I should probably just leave Susannah Breslin alone, because after a while writing about her just feels like kicking a puppy (a totally asshole-y puppy, but still). She is such an easy target and such a complete failure when it comes to logic and rationality that for a minute I feel bad going for such low-hanging fruit. But then she is also such a nasty person — and a nasty person who has a relatively large platform, and for some ridiculous reason keeps getting space on fairly large progressive sites — that I can’t help it. Take her response, today, to various feminist bloggers who wrote about her “trigger warnings are for pussies” post. Yesterday, Susannah had to go to Yahoo Answers to figure out what the heck trigger warnings actually are. Today, however, she knows enough about them to not only declare that they don’t work, but that they are symptomatic of the death of feminism. The whole thing is basically like, “Ugh, you guys, people who experience trauma may be triggered by other stuff in life all the time, and putting a trigger warning is therefore stupid, oh and also trigger warnings are themselves triggering, GOTCHA FEMINIST BITCHES!” Except less coherent.
That is the kind of argument that is so asinine I’m kind of loathe to address it, but because I am feeling uncharacteristically patient today, I’ll say that yes, trauma survivors may be triggered in all kinds of ways throughout their days. No one lives in a bubble, and no one expects to live in a bubble. But all of us, in our own ways, carve out spaces where we feel safe (or safer) in life. Maybe that means not renting Saw III on a Saturday night, or maybe it means when you come to your favorite feminist blog you skip over posts about rape and go on to reading about reproductive rights or pop culture or under-reported stories about women outside of the United States and Europe. Maybe it means that today you feel ok, so you read the post with the “trigger warning” on it. Trigger warnings don’t mean NO RAPE SURVIVORS ALLOWED. They don’t promise protection. What they do is offer one tool for survivors to use in evaluating, today, in this moment, what they are going to voluntarily expose themselves to. No, trigger warnings do not make the entire world safer for survivors of sexual assault. But they do try to make one little tiny corner of the internet safer. And that’s something.

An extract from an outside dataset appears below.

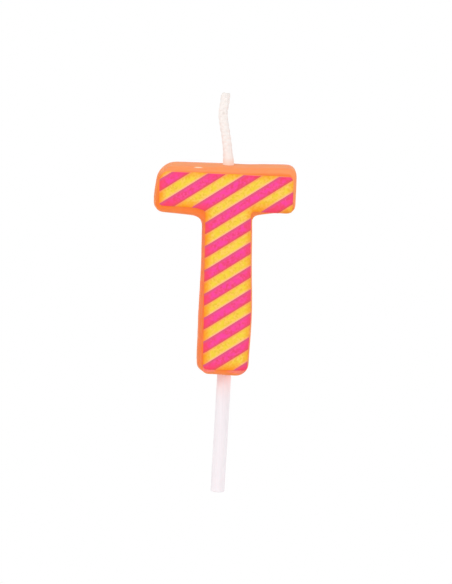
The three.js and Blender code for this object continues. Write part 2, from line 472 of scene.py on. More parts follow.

But my favorite part of the post is this:
Perhaps most significantly, trigger warnings crystallize everything that is wrong with the current state of the feminist movement, if it can be called that. These days, feminism isn’t a movement at all, really, but a collection of blogs obsessed with the pop culture it claims to be victimized by, a forum for women who promote themselves as victims of a patriarchy that no longer exists, a pretend movement that contains within it no forward movement at all, only a fetal-like desire to curl up on itself, muttering Women’s Studies jargon, and handing out trigger warnings like party favors at a girl’s-only slumber party.
The so-called feminist movement and trigger warnings are a great deal alike. They no longer exist in reality. They are the stuff of make-believe.
Funny to spend so much time and effort writing about something that doesn’t exist in reality. Maybe tomorrow she can write about the Dodo. He was sure weird.
Also funny that the “feminists are such victims and this shit doesn’t even exist” critiques are coming from someone who portrays herself as a victim of Those Mean Feminists and who thinks politics is just business and a performance and not something people actually take seriously, a person who offers no new ideas or forward momentum at all, only a child-like desire to lash out at women who are actually getting good things done — a person who apparently spends some amount of time muttering the most played-out anti-feminist rhetoric in a shameless attempt to secure a few more bylines by being “politically incorrect.”
But even if we accept Breslin’s ass-covering excuse that feminism doesn’t exist — a claim that I think is kind of belied by the fact that between the three feminist blogs Breslin mentions, we probably get close to 3 million views every month, which means that someone is taking this shit seriously, and those are just the blogs and not mainstream feminist orgs or grassroots activism — Breslin wasn’t picking a fight with feminists, who don’t exist anyway, or feminist bloggers. She was picking a fight with sexual assault survivors. And if I were a betting woman, I would not put my money on her winning.